The movie begins with the Chernobyl-like destruction of a Klingon mining moon and proceeds through a plot in which the Enterprise must safeguard a tentative peace conference between the Federation and the Klingons, a process threatened by a coup of soldiers and diplomats from both sides terrified of their own potential obsolescence. A real coup in August 1991 that briefly threatened to put Russia back into the hands of Communist hardliners paralleled the story so uncannily that Paramount tried to rush the movie into theaters. The studio execs were stymied by post-production work still to be done, but it was for the best, as The Undiscovered Country is not a summer flick. This is a winter movie, an elegy tinged with regret.

Twenty years later, it holds up remarkably well. Yes, some of the aliens look cheesy (they did at the time), and there are a few goofy and maudlin scenes. But two decades later the production values and special effects stand out as among the best in the Trek canon. Co-writer (with Denny Martin Flynn) and director Nicholas Meyer and cinematographer Hiro Narita shot the action in low — but not dim or murky — light, giving the picture the evocative mood of a lighthouse in a storm. Adding to the nautical feeling — and taking the series back to its Naval roots — the filmmakers worked to create the feeling of the Enterprise as submarine. The downcast lighting and claustrophobic spaces add to the mounting pressure the crew feels as the galaxy threatens to plunge back into war.

The script is another big reason that the movie holds up so well. Meyer, who also wrote and directed the classic second Trek film, The Wrath of Khan, is a gifted screenwriter, one of the reasons that producers have given him difficult adaptation jobs, such as turning Phillip Roth novels into movies. His screenplay for The Undiscovered Country is a classic of genre mixing. He grafts a country house mystery onto a ticking-time bomb plot, with the Enterprise crew racing to solve the mystery in time to prevent a political assassination. He mixes all of this into the political and racial allegories, seamlessly folds it into the Star Trek universe with all its familiar ingredients, and then, for good measure, heaps some Shakespeare on top.

The Shakespeare is mostly spoken — or, I should say, bellowed — by Christopher Plummer, playing the Klingon General Chang, who insists to Kirk, “You do prefer it this way, don’t you, as it was meant to be. No peace in our time,” and who, during the climactic battle with the Enterprise roars, “Cry havoc and let slip the dogs of war!” By now it’s a given that Plummer is one of cinema’s greatest actors, and his is the most commanding presence in the movie. It’s a meaty, theatrical part, loaded with droll lines that the actor delights in.

In a running joke, Shakespeare is claimed in the movie by the Klingons. “You have not experienced Shakespeare until you have read him in the original Klingon,” says the Klingon ambassador (David Warner), and this cultural appropriation underscores the clash of civilizations. The lines from Hamlet, Henry V, The Merchant of Venice, and other plays are also another way to bring the series full circle: Star Trek has always ridden the coattails of Western Literature as a way of conferring on itself the cultural authority that sci-fi has historically lacked.

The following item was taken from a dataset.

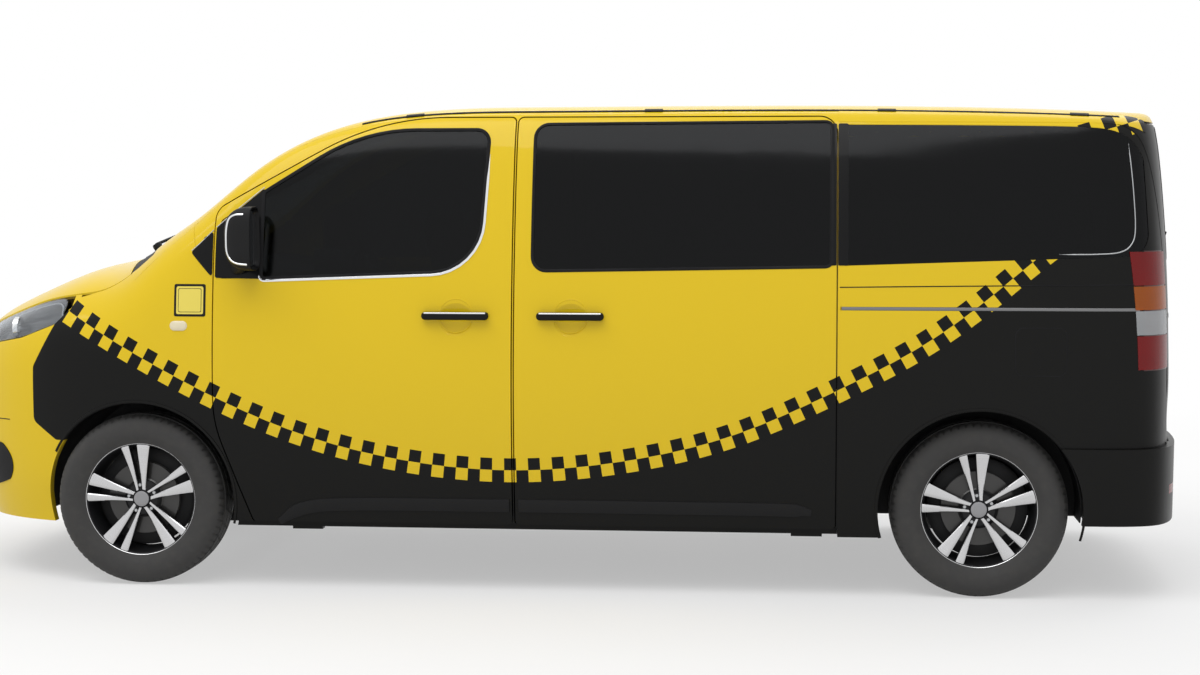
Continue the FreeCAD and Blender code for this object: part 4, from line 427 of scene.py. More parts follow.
def rounded_outline(corners: Corners, count: int) -> Array:
    """Closed outline through corners with round fillets, evenly spaced.

    Args:
        corners: two coordinates and a fillet radius each.
        count: how many points come back.

    Returns:
        Array of points of two coordinates.
    """
    fixed = np.asarray([corner[:2] for corner in corners], float)
    radii = np.asarray([corner[2] for corner in corners], float)
    before, after = np.roll(fixed, 1, axis=0), np.roll(fixed, -1, axis=0)
    back, forth = unit(before - fixed), unit(after - fixed)
    cosine = np.clip(np.sum(back * forth, axis=1), -0.999, 0.999)
    cut = radii / np.tan(np.arccos(cosine) / 2.0)
    t = np.linspace(0.0, 1.0, 9)[None, :, None]
    start = (fixed + back * cut[:, None])[:, None, :]
    end = (fixed + forth * cut[:, None])[:, None, :]
    middle = fixed[:, None, :]
    weight = np.sqrt((1.0 - cosine) / 2.0)[:, None, None]
    top = (1 - t) ** 2 * start + 2 * weight * t * (1 - t) * middle + t ** 2 * end
    line = (top / ((1 - t) ** 2 + 2 * weight * t * (1 - t) + t ** 2)).reshape(-1, 2)
    return evenly(np.vstack([line, line[:1]]), count, False)


# Meshes from grids

@dataclass
class Shell:
    """Mesh under construction: grids of points that end up in one object."""

    name: str
    points: list[Array] = field(default_factory=list)
    quads: list[Array] = field(default_factory=list)
    slots: list[Array] = field(default_factory=list)
    total: int = 0

    def grid(self, points: Array, wrap_u: bool = False, wrap_v: bool = False, slot: int = 0) -> "Shell":
        """Adds a grid of quads.

        Args:
            points: array of shape (u, v, 3).
            wrap_u: whether the last row joins the first.
            wrap_v: whether the last column joins the first.
            slot: material index of its faces.

        Returns:
            The shell itself.
        """
        rows, columns = points.shape[:2]
        i = np.arange(rows if wrap_u else rows - 1)[:, None]
        j = np.arange(columns if wrap_v else columns - 1)[None, :]
        after_i, after_j = (i + 1) % rows, (j + 1) % columns
        corners = [i * columns + j, i * columns + after_j, after_i * columns + after_j,
                   after_i * columns + j]
        quads = np.stack([np.broadcast_to(c, (i.size, j.size)) for c in corners], axis=-1)
        quads = quads.reshape(-1, 4) + self.total
        self.points.append(points.reshape(-1, 3))
        self.quads.append(quads)
        self.slots.append(np.full(len(quads), slot))
        self.total += rows * columns
        return self

    def cap(self, ring: Array, slot: int = 0) -> "Shell":
        """Closes a ring of points with a fan of quads towards its middle.

        Args:
            ring: array of shape (v, 3).
            slot: material index of its faces.

        Returns:
            The shell itself.
        """
        middle = ring.mean(axis=0)
        return self.grid(np.stack([ring, middle + (ring - middle) * 1e-3]), wrap_v=True, slot=slot)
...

The movie is not without its issues. As usual with Trek, and sci-fi in general, women don’t have much to do. The movie somewhat makes up for this by creating the intriguing character of Lt. Valeris, a half-Vulcan/half-Romulan protégé of Spock, played slyly by Kim Cattrall. But Valeris not only is revealed as treacherous, she is also the victim of an information-gleaning “mind meld” by Spock that plays somewhere between torture and rape. Racial representation is also problematic. The movie’s theme of racial tolerance resonates up to a point but is ultimately undercut by the reassertion of Trek‘s traditional privileging of white patriarchy.

And yet, despite its flaws, it’s hard to think of a better note on which the original series could have gone out. All the Star Trek tropes are working — the political and racial allegory; the nods to Western Lit.; the operatic space battles; the thoughtful dialogue; the warm and teasing relationships; the goofiness; and also the seriousness of purpose. Twenty years after the movie made its plea for empathy and personal growth, urging us in the wake of the Cold War to find the courage to embrace an uncertain future, we seem as a society to have instead regressed. Like the characters in the movie, we could do worse than to give serious consideration to how our fears and prejudices continue to hold us back.